Why are there so many different franchises instead of one? Well, Pinkberry and Red Mango were already established before this began, but Red Mango didn't really have a US presence, and Pinkberry was slow to expand. It was a big deal when they opened their second LA shop, but by then others had already started opening up to meet the demand.
posted by kingjoeshmoe at 6:43 AM on September 3, 2009


Response by poster: Thanks, everyone.
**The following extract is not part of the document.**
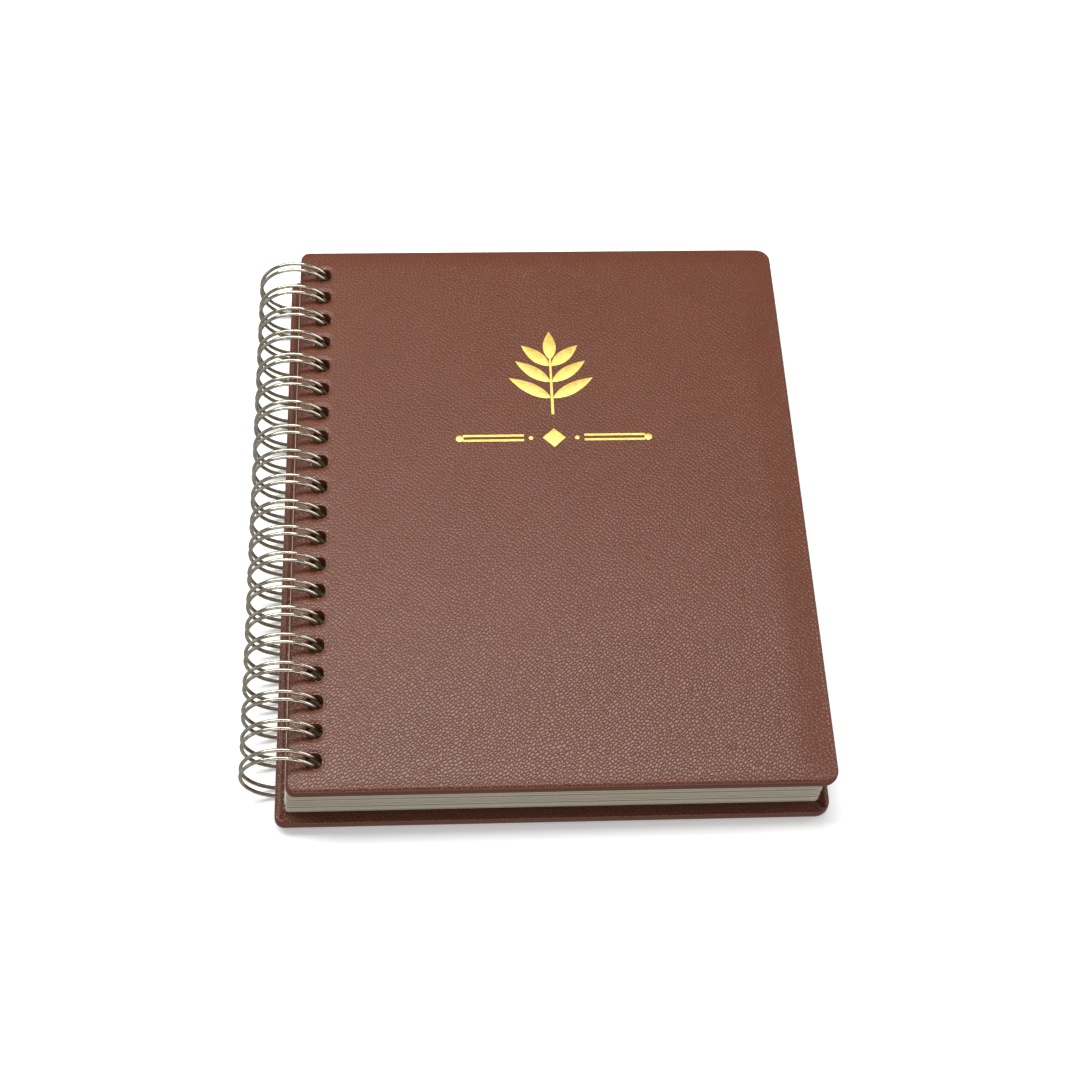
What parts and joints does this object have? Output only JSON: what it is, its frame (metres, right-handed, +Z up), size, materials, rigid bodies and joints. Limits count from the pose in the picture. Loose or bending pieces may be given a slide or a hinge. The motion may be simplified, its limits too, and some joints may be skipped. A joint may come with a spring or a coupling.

I didn't know that the yogurt wars had been brewing in LA for several years now and then started to branch out -- they all popped up simultaneously where I live this year.
posted by I EAT TAPAS at 6:59 AM on September 3, 2009


Iceberry was a surprisingly decent chain of bingsu places in Seoul that were especially explosively popular around 2003 or so, spawning many knockoffs.

At some point, around 2005, Red Mango jumped on the bandwagon bowl concept and became the leader of the cold-shit-in-a-bowl concept in Seoul, using yogurt instead of bingsus.

Sometime around 2007, Pinkberry opened in LA/NYC/ETC, ripping off Iceberry's name and Red Mango's concept. To their credit, they were just providing frozen yogurt that wasn't as bombarded with sugar as TCBY or whatever else was, but according to cmgonzalez this caught on like crazy among celebrities--

And now, in 2009, St. Mark's in NYC has about four or five of these places. From punk to Pinkberry, I guess. It's too bad, these generic places -- give me back my NY Milkshake Company and that sleazy porn store!
posted by suedehead at 9:01 AM on September 3, 2009


As an L.A. native I can also attest to the fact that the fro yo trend has been going up and down since the early 80s when Penguins Frogen Yozurt ruled the land. A ton of copy cats went up around that and then died off when the coffee shop (Starbucks et al) started up. The frozen yogurt trend in L.A. never really completely died (Big Chill, Penguins have been around since then) but lagged and then expanded again after Pinkberry got big. No doubt it will all happen again.
posted by Sophie1 at 10:04 AM on September 3, 2009


The 1992 Simpsons Halloween episode riffs on frozen yogurt.
posted by vickyverky at 11:10 AM on September 3, 2009


kingjoeschmoe and suedehead together have the best summary of this interesting tale of frozen yogurt globalization, I reckon.

If you haven't tried the current round of "tart yogurt," you probably don't actually understand this question, by the way. The new stuff is kind of a return to form in that it actually tastes yogurty again, instead of the bland bowdlerized froyo that's just wimpy ice cream for dieters, which is what's been standard since the 90s. The better shops have live cultures in it. Good stuff. Put mochi on it when you get it.
posted by wintersweet at 5:08 PM on September 4, 2009


I remember reading about the new tart yogurt trend in this article, it contains a nice little history.